You can do that, but you have to realize that you would be decreasing your lift and overall area under the curve thereby hurting performance while not really gaining any of the benefits of a smaller cam. I assume this is a roller cam?? You could increase your lash a bit. This would both decrease the overall lift as well as the duration. Of course by doing this you would likely increase noise and run a greater risk of bending a pushrod. I've never done this personally, but I have heard of people running their cams a little loose or a little tight just to tweak the performance a little.
I Agree, you would decrease the lift and duration, but keep the lobe sep centerline as is. This would make for a bit less overlap, but this is still in theory, as a custom rocker would need to made. Then you would shift the rocker tip back from the center of the valve to its trailing edge and cause more valve stability issues. The rocker ratio is better left as it was designed, so that it applies as close to a centered force on the valve as you can hope for. I would suggest having it reground to meet your needs or move on to a cam that is withen your requirements and just sale that one. I think you will much more satisfied, not to mention you would have to spend money to get the custom made ratio rockers and you would sacrifice valve stability and increase valve train wear by upseting the intended geometry.

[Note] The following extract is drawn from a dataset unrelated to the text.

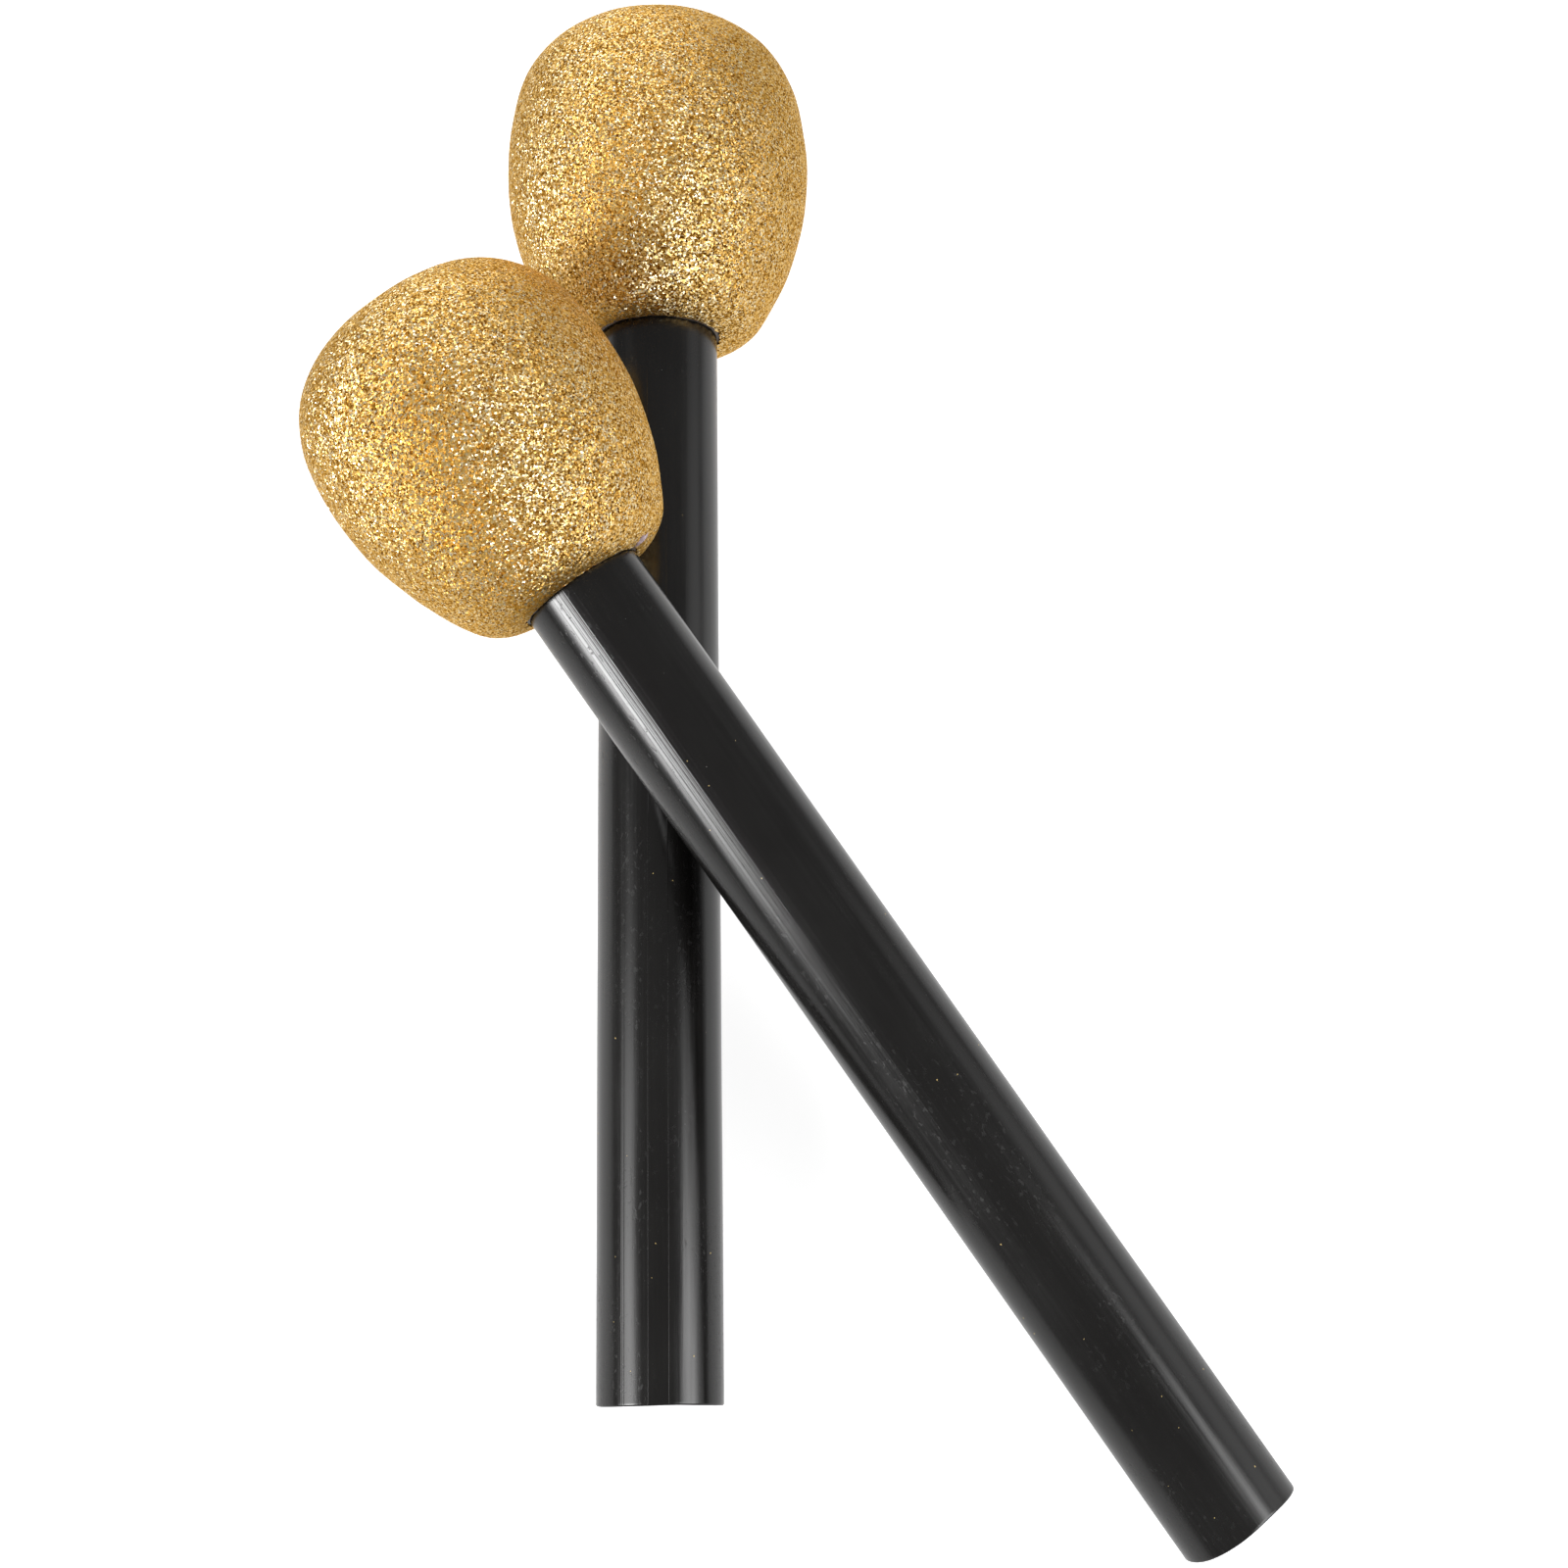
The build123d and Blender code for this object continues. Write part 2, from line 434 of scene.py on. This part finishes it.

Cam swap. Since you can re-use roller lifters (unlike flat-tappet lifters) you can do the swap for the cost of the cam and gaskets. It's probably about the same (or possibly less than) buying a new set of rockers.
It's not only the lift of the lobe but more important it's the extremely high valve spring pressure and the roller lifters were never designed for extended mileage. You might get lucky and get 20K miles on a solid-roller-lifter engine, while a hydraulic cam or hydraulic-roller cam often sees over 100K miles with no problems.
If you feel you just have to keep the solid-roller, then remove and inspect the lifters every year (usually it's the rollers and needle-bearings that fail) and plan on changing the lifters and springs every two years as a minimum.